### Source data:
┏━━

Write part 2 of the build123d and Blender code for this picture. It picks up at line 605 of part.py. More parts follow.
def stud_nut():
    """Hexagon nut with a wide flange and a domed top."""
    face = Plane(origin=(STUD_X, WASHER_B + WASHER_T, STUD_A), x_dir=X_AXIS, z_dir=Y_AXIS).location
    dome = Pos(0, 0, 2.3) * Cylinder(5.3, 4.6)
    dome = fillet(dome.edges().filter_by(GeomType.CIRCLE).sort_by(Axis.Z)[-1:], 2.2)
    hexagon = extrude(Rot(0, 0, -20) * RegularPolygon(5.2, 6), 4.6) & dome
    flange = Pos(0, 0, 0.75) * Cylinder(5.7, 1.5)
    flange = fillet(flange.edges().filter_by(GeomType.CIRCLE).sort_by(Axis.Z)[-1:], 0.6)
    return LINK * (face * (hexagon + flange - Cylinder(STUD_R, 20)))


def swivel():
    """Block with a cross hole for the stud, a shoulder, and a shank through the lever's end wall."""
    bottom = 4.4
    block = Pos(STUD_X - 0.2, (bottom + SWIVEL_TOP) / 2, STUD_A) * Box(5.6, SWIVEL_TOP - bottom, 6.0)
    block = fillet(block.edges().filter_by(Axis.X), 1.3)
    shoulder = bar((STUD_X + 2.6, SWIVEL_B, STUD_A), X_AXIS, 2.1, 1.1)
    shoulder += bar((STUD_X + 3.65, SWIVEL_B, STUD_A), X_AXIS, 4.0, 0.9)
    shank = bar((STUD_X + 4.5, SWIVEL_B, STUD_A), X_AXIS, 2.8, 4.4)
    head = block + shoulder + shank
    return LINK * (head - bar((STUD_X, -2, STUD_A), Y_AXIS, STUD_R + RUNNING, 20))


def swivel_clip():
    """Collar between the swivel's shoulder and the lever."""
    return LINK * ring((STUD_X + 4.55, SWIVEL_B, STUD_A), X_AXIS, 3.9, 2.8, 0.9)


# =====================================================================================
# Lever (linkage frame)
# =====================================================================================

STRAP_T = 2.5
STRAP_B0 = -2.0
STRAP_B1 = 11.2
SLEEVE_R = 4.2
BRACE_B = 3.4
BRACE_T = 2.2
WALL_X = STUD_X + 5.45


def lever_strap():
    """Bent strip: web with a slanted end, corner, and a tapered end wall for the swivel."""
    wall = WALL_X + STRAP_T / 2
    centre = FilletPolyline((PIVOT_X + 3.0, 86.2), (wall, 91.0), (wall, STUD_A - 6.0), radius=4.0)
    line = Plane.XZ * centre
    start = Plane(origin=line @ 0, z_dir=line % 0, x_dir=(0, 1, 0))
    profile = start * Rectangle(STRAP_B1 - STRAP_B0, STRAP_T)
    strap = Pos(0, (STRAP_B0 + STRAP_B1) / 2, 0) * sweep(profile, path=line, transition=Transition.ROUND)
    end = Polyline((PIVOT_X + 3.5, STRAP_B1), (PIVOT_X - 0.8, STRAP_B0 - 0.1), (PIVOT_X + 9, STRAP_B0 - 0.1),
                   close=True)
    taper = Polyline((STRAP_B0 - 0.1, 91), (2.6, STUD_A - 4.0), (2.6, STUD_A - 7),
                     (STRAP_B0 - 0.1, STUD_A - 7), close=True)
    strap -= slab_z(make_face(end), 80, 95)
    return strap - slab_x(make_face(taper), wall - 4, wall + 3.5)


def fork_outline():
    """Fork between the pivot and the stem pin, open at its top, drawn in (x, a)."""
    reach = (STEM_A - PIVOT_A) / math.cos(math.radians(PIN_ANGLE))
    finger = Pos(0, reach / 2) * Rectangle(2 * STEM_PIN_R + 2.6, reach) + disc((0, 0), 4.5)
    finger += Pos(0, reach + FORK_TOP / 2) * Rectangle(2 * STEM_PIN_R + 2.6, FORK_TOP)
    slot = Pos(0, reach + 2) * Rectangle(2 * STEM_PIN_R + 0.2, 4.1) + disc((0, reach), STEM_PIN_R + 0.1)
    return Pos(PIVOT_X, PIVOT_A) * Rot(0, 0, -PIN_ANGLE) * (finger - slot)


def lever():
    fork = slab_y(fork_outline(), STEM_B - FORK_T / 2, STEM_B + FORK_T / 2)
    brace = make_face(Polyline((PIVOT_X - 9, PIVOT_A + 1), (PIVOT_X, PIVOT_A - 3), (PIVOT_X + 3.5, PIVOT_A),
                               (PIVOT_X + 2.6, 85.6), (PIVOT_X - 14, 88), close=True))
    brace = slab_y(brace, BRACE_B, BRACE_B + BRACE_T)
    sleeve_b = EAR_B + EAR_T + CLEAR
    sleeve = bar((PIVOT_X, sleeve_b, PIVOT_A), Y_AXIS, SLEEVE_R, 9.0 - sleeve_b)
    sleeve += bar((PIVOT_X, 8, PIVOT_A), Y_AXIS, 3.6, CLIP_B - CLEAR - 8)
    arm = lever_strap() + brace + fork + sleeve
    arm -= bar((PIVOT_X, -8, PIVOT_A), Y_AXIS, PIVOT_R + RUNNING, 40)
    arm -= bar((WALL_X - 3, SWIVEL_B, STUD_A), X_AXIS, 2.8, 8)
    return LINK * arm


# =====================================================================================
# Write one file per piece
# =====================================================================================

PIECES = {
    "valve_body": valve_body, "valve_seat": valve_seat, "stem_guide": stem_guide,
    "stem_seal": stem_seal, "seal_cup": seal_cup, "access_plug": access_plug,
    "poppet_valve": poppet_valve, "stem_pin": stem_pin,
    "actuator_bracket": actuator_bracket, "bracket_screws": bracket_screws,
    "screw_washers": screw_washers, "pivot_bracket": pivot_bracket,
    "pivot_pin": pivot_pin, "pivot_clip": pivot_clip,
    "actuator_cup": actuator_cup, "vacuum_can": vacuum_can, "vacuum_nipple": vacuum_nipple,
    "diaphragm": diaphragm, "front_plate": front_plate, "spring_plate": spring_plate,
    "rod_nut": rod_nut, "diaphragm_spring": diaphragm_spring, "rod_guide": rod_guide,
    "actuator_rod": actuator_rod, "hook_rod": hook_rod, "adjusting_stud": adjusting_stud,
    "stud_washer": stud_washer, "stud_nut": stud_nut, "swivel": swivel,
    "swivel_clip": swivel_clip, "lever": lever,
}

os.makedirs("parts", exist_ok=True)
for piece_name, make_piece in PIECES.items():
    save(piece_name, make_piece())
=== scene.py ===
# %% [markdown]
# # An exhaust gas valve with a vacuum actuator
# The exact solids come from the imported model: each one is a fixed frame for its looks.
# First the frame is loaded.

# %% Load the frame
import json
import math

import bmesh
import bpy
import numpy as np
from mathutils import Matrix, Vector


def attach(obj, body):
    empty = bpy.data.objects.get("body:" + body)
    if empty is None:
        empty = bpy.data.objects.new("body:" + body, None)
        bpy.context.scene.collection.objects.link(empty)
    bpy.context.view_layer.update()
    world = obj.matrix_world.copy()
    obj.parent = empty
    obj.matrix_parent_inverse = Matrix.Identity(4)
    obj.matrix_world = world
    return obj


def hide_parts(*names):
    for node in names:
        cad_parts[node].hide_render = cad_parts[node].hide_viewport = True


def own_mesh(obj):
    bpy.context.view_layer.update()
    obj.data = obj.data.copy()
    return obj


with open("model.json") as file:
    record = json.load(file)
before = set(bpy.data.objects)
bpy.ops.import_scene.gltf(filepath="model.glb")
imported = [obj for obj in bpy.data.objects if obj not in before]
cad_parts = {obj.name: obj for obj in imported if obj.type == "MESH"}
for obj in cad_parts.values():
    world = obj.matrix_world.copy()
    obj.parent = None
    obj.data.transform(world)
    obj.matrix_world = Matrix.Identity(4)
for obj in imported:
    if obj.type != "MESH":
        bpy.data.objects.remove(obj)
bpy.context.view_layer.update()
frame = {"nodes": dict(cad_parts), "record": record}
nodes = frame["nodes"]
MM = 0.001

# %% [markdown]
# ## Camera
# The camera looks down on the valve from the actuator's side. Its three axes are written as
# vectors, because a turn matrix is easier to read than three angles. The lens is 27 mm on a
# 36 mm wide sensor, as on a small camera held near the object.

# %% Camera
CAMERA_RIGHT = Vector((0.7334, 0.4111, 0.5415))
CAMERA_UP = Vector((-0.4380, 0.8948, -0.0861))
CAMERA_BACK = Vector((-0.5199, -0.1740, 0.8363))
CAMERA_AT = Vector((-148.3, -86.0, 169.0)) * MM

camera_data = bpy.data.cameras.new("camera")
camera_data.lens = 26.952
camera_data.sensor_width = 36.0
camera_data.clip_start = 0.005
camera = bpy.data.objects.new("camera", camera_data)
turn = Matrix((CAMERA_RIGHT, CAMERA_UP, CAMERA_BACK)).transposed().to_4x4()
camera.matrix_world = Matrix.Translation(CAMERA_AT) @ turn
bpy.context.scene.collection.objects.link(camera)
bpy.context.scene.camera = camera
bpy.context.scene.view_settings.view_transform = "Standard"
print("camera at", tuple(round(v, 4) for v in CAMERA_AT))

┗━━

### Short task:
Transcribe nothing but the lines from the line with "before = set(bpy.data.objects)" through the line with "# 36 mm wide", reproducing each exactly.

### Worked solution:
before = set(bpy.data.objects)
bpy.ops.import_scene.gltf(filepath="model.glb")
imported = [obj for obj in bpy.data.objects if obj not in before]
cad_parts = {obj.name: obj for obj in imported if obj.type == "MESH"}
for obj in cad_parts.values():
    world = obj.matrix_world.copy()
    obj.parent = None
    obj.data.transform(world)
    obj.matrix_world = Matrix.Identity(4)
for obj in imported:
    if obj.type != "MESH":
        bpy.data.objects.remove(obj)
bpy.context.view_layer.update()
frame = {"nodes": dict(cad_parts), "record": record}
nodes = frame["nodes"]
MM = 0.001

# %% [markdown]
# ## Camera
# The camera looks down on the valve from the actuator's side. Its three axes are written as
# vectors, because a turn matrix is easier to read than three angles. The lens is 27 mm on a
# 36 mm wide sensor, as on a small camera held near the object.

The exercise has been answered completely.